Unternehmen überlassen das Feld der Konkurrenz
Prima, könnte man jetzt sagen und der funkelnden neuen Welt beim Entstehen zuschauen. Nur: Obwohl alle mitmachen wollen, verläuft die Umsetzung der digitalen Transformation nur schleppend. Auf ein verändertes Kundenverhalten reagieren viele zögerlich bis gar nicht und auch gegenüber neues Technik herrscht oftmals Skepsis, wenn nicht sogar Schockstarre.
So entwickeln Sie die richtige Digitalstrategie
Bernd Holitzner ist seit 2010 Geschäftsführer des Beratungsunternehmens menovo GmbH, das sich auf Automation, Optimierung und Beratung von Geschäftsprozessen spezialisiert hat.
Er rät: "Ermitteln Sie den aktuellen Prozessablauf – über Abteilungsgrenzen hinweg. Stellen Sie Start- und Endpunkt des Gesamtprozesses fest und definieren Sie Haupt- und Subprozesse. Zum Schluss eruieren Sie die verwendeten Tools. Wahrscheinlich haben Sie erste Schwachstellen und Optimierungspotenziale aufgedeckt. Jetzt können Sie sich vergewissern, ob die gestellte Anforderung diese berücksichtigt."
"Prüfen Sie, ob die Anforderung die Unternehmensstrategie berücksichtigt. Ein Beispiel ist der Onboarding-Prozess. Die IT-Abteilung erwartet, dass Software installiert und Berechtigungen angelegt werden. Die Unternehmensstrategie fordert, dass der Prozess effizienter wird. Diese Bedürfnisse müssen Sie in Einklang bringen."
"Analysieren Sie die Optimierungspotenziale des aktuellen Prozesses. Das sind Prozessschritte, die die Unternehmensstrategie nicht unterstützen.

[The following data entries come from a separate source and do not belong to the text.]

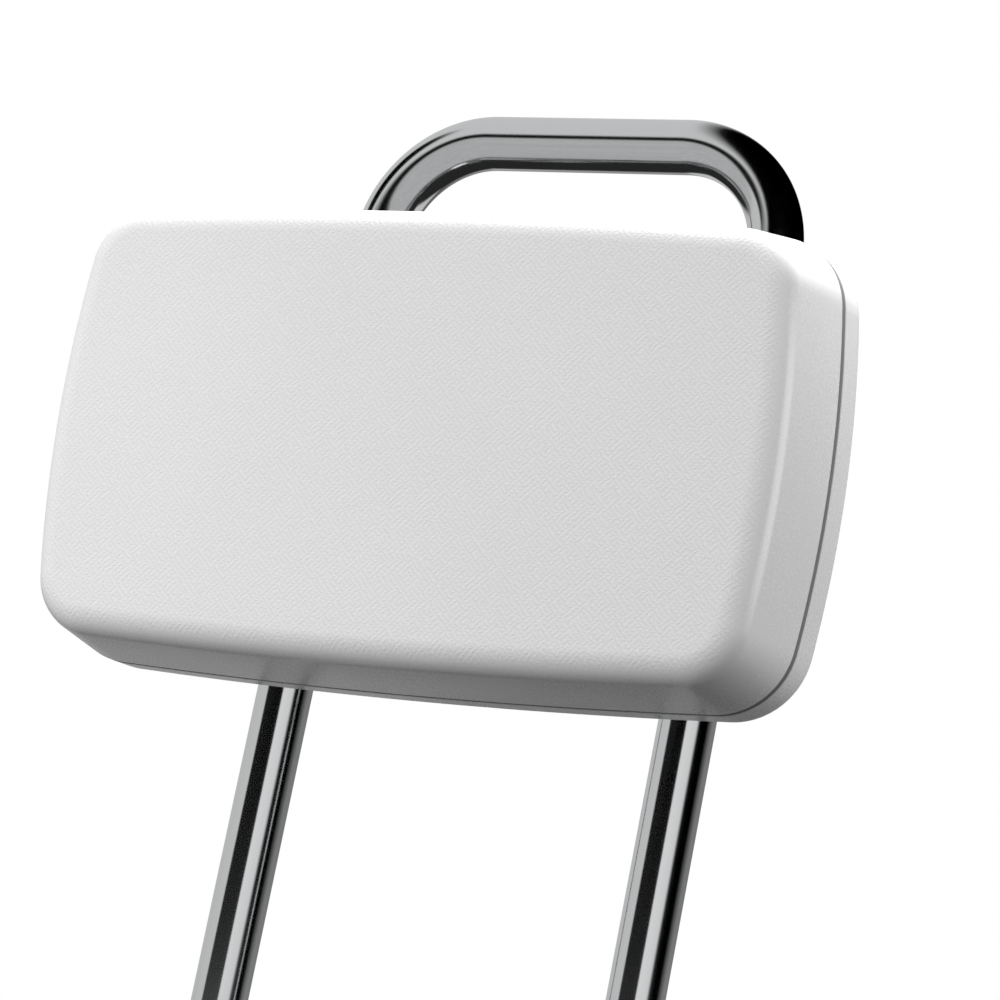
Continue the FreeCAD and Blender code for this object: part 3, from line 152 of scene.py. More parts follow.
class CoilSettings(bpy.types.PropertyGroup):
    wires: IntProperty(name="Wires", default=10, description="Turns of wire side by side")
    thick: length("Thickness", 0.0085, "Winding, outside to inside")
    corner: length("Corner", 0.0285, "Corner radius round the winding's outside")


class FinishSettings(bpy.types.PropertyGroup):
    white: colour("White plastic", (0.80, 0.80, 0.80), "Colour of the head's shells")
    chrome: colour("Chrome", (0.56, 0.565, 0.57), "Reflection of the chrome")
    seam: colour("Gasket", (0.15, 0.15, 0.152), "Colour of the seam gasket")
    paint: colour("Base paint", (0.12, 0.125, 0.13), "Colour of the base plate")
    grain_pitch: length("Grain pitch", 0.0026, "From row to row of the front's moulded grain")
    grain_depth: length("Grain depth", 0.00010, "Height of the front's moulded grain")


class StageSettings(bpy.types.PropertyGroup):
    azimuth: angle("Azimuth", 28.409, "Camera to the right of the front")
    elevation: angle("Elevation", -14.397, "Camera above the horizon")
    roll: angle("Roll", 11.377, "Turn of the camera about its line of sight")
    distance: length("Distance", 2.2297, "Camera to the point it looks at")
    aim_right: length("Aim right", 0.03082, "Aim point to the right of the head's middle, in the picture")
    aim_up: length("Aim up", -0.02394, "Aim point above the head's middle, in the picture")
    lens: FloatProperty(name="Lens", default=145.85, description="Focal length in millimetres")
    sky: FloatProperty(name="Sky", default=0.96, description="Strength of the soft light from all round")
    sky_lean: FloatVectorProperty(
        name="Sky lean",
        default=(0.14, 0.0, 0.2),
        subtype="XYZ",
        description="How the sky brightens along each axis",
    )
    bounce: FloatProperty(name="Bounce", default=0.12, description="Strength of the light from the floor")
    key: power("Key", 9.0, "Power of the large light at the front left")
    rim: power("Rim", 5.0, "Power of the light at the right rear")
    top: power("Top", 34.0, "Power of the light over the head")
    strip: power("Strip", 1.9, "Power of the strip at the right that glints on the front shell's edge")
    floor: colour("Floor", (0.62, 0.62, 0.62), "Colour of the floor")


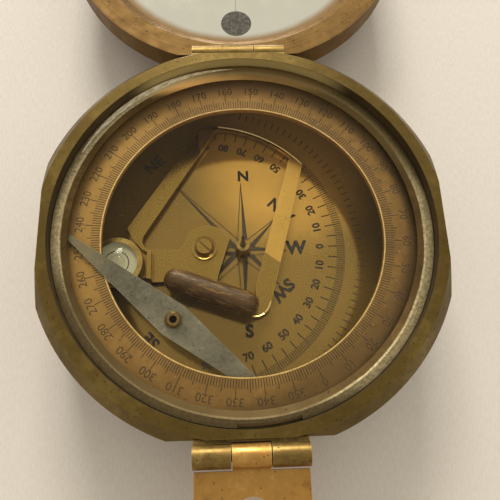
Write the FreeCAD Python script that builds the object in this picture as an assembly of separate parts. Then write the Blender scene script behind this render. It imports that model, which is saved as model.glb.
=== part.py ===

Wenn Sie eine fundierte Auswertung benötigen, führen Sie eine Prozesskennzahlenanalyse durch. Dokumentieren Sie die Optimierung anschließend detailliert."
"Anhand des Optimierungskonzeptes erkennen Sie, wo technische Unterstützung sinnvoll ist. Formulieren Sie, welchen Bedarf die Technik erfüllen soll. Soll die Fehleranfälligkeit im Dokumentenmanagement reduziert werden? Sollen Informationen firmenweit zugänglich werden?"
"Häufig existieren in Unternehmen Tools, die die Anforderungen erfüllen. Durch Kommunikationsdefizite oder mangelnde Prozesskenntnis werden diese nicht berücksichtigt. Überprüfen Sie genauer den Nutzen und die Potenziale der eingesetzten Tools. Erfüllen bestimmte Tools den Bedarf nicht? Dann untersuchen Sie mit der gleichen Akribie die Auswahl neuer Tools."
"Heutzutage ändert sich der Bedarf eines Unternehmens kontinuierlich. Stellen Sie sicher, dass Tools schnell und mit geringem Aufwand angepasst werden können. Zum Beispiel indem Funktionen via Konfiguration geändert werden können."
"Nachdem die Digitalisierung erfolgreich umgesetzt wurde, ist die größte Herausforderung, sie kontinuierlich anzupassen. Der digitale Prozess muss kontrolliert, hinterfragt und weiterentwickelt werden."
Das ist gefährlich. „Was der Buchmarkt und die Musikindustrie bereits schmerzlich erfahren mussten, könnte bald auch auf andere Branchen zutreffen: Wer jetzt nicht digitalisiert, überlässt die Wertschöpfung den großen Technologiekonzernen wie Google, Amazon oder Apple oder auch ganz neuen digitalen Angreifern, die in den Markt drängen“, sagt Philipp Depiereux, Gründer und Geschäftsführer von etventure.
Dass Unternehmen offenbar Schulter zuckend das Feld räumen, liegt an zwei Dingen: Zum einen, dass nur in knapp der Hälfte der Fälle die Digitalisierung tatsächlich Chefsache ist. Die anderen 52 Prozent überlassen den Job der IT-, der Marketing- oder sonstigen Abteilungen. Dabei geht es doch um eine Modernisierung des Kerngeschäftes und nicht um eine neue Buchhaltungssoftware oder eine neue Werbekampagne.
"Wenn komplette Geschäftsmodelle und -abläufe eines Unternehmens digitalisiert werden sollen, greift das tief in sämtliche Prozesse des Unternehmens ein. Das bedeutet für das Unternehmen: Ist der Vorstand nicht Treiber des Digitalprozesses, wird die digitale Transformation nicht gelingen", ist Depiereux überzeugt. Das belegen auch die Daten der etventure-Studie eindeutig: Je stärker Vorstände und Geschäftsführer die Digitalisierung steuern, desto häufiger werden erfolgreiche Ergebnisse in den Großunternehmen sichtbar.